DATASET EXTRACT>
----------------

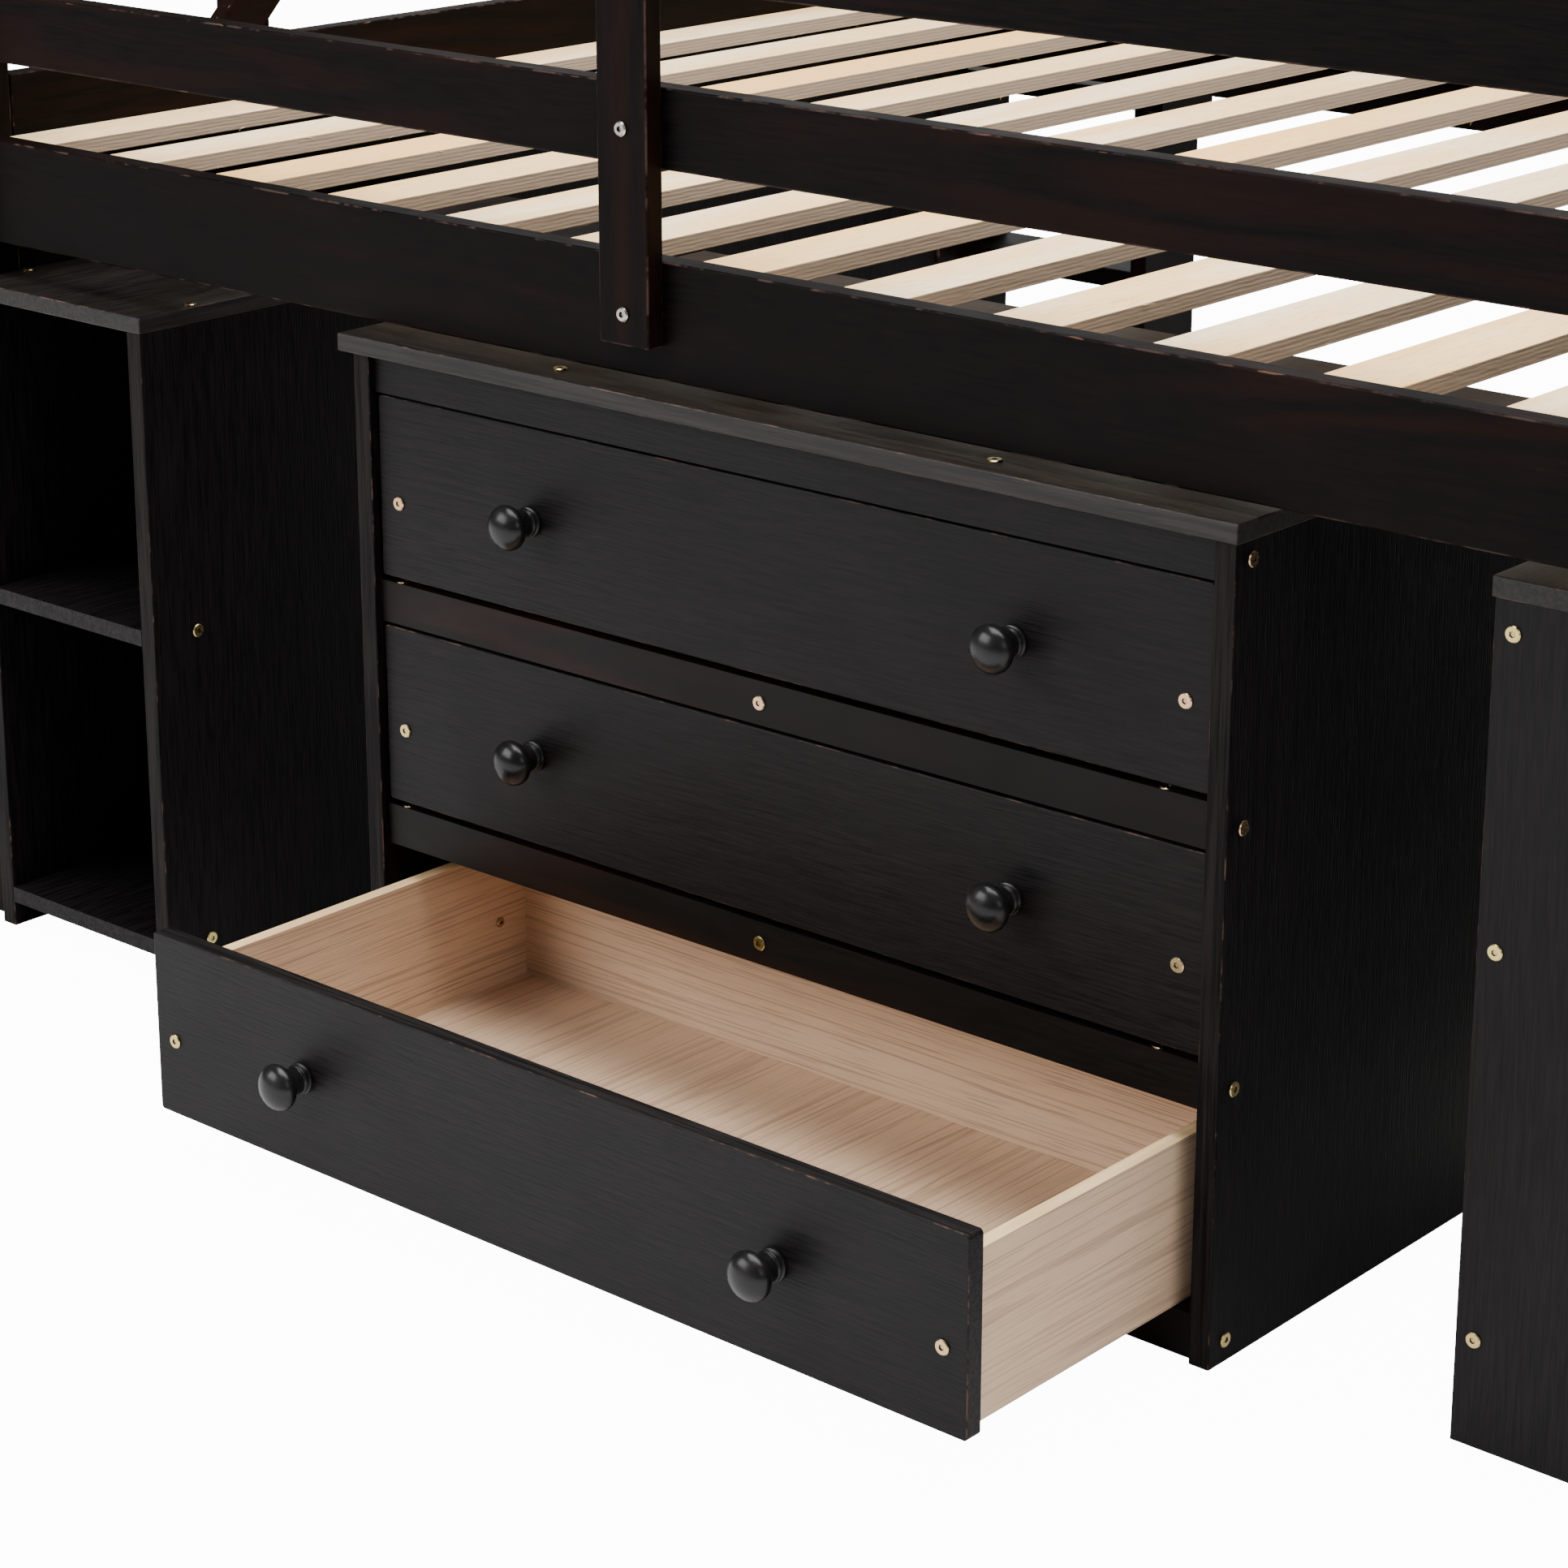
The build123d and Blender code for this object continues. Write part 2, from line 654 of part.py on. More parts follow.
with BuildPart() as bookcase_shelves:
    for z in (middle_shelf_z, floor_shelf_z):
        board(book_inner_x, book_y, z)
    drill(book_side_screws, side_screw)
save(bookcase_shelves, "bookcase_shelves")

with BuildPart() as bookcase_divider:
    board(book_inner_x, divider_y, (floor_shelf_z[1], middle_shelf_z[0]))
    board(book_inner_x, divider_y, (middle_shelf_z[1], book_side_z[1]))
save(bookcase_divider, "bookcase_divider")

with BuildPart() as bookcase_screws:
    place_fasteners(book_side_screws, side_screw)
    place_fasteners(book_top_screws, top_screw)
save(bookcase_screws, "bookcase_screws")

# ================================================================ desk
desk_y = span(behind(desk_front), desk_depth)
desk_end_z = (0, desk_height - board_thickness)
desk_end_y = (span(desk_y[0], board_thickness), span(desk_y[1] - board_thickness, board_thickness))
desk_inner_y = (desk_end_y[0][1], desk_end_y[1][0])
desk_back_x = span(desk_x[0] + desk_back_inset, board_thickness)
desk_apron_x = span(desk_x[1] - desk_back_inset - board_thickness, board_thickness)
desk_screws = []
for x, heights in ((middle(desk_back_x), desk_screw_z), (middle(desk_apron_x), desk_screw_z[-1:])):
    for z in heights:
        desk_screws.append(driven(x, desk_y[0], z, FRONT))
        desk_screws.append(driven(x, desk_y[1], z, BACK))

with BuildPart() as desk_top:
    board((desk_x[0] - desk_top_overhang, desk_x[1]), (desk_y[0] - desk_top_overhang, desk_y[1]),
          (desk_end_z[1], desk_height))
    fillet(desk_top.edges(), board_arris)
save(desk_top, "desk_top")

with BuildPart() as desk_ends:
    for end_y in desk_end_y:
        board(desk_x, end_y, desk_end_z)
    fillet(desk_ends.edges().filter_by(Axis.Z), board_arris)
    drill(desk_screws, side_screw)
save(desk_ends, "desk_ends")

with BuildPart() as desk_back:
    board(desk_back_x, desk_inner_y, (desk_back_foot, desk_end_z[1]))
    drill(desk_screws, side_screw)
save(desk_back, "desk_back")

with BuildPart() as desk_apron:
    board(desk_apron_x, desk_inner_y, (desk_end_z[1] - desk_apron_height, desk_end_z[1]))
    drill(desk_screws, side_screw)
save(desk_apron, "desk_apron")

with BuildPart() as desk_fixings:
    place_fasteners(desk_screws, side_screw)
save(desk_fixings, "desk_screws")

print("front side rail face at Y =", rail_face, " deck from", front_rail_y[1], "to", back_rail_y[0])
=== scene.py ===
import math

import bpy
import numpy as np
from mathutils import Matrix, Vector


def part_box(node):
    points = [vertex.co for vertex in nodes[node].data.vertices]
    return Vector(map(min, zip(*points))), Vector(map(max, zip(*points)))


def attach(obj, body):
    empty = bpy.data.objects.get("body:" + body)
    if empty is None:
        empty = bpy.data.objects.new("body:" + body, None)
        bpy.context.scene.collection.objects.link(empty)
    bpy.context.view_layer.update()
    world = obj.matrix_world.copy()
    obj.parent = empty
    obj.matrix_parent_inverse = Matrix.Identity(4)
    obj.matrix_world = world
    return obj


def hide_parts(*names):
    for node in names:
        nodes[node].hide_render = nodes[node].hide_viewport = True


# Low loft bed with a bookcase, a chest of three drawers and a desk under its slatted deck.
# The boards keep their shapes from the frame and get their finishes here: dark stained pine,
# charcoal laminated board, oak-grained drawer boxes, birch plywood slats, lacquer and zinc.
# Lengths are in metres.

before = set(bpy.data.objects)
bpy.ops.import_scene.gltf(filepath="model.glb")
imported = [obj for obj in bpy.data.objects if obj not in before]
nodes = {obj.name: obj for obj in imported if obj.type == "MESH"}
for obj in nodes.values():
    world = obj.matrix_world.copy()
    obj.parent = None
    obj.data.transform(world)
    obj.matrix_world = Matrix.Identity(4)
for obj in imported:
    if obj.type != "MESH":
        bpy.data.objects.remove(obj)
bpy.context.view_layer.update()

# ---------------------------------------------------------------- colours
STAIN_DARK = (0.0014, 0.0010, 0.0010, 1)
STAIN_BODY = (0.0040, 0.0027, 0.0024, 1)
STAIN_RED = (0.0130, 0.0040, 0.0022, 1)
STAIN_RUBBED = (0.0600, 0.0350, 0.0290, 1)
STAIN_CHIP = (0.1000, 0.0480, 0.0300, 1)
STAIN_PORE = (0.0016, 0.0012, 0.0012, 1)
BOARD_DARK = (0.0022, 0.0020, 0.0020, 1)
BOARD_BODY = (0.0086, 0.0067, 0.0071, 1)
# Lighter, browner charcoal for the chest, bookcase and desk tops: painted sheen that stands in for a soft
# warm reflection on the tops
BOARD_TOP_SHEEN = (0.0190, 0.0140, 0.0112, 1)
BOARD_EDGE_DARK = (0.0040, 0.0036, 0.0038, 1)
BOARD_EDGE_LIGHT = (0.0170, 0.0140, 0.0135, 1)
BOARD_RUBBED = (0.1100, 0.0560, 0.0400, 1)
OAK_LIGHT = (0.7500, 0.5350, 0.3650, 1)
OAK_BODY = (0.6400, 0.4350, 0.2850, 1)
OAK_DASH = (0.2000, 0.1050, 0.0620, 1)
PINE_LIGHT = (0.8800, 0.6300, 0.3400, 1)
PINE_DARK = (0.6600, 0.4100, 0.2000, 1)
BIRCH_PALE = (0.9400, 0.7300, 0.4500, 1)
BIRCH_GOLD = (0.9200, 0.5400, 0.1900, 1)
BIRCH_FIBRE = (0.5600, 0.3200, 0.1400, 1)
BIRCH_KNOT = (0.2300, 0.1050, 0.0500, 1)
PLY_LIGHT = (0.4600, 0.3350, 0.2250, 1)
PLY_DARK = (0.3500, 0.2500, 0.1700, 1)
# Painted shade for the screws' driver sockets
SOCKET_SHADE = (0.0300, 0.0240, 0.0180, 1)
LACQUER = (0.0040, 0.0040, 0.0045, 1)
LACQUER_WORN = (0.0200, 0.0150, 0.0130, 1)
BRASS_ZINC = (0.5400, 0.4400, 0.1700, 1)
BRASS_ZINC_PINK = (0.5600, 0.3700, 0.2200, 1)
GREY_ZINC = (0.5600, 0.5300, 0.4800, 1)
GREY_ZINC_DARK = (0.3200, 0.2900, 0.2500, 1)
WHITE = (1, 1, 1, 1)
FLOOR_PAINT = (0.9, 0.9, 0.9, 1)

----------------

PROBLEM DETAILS>
Quote the data above from the line containing "side rail face" to the line containing "bpy.context.scene.collection.objects.link(empty)", inclusive, and stop.

REPLY TO THE EXERCISE>
print("front side rail face at Y =", rail_face, " deck from", front_rail_y[1], "to", back_rail_y[0])
=== scene.py ===
import math

import bpy
import numpy as np
from mathutils import Matrix, Vector


def part_box(node):
    points = [vertex.co for vertex in nodes[node].data.vertices]
    return Vector(map(min, zip(*points))), Vector(map(max, zip(*points)))


def attach(obj, body):
    empty = bpy.data.objects.get("body:" + body)
    if empty is None:
        empty = bpy.data.objects.new("body:" + body, None)
        bpy.context.scene.collection.objects.link(empty)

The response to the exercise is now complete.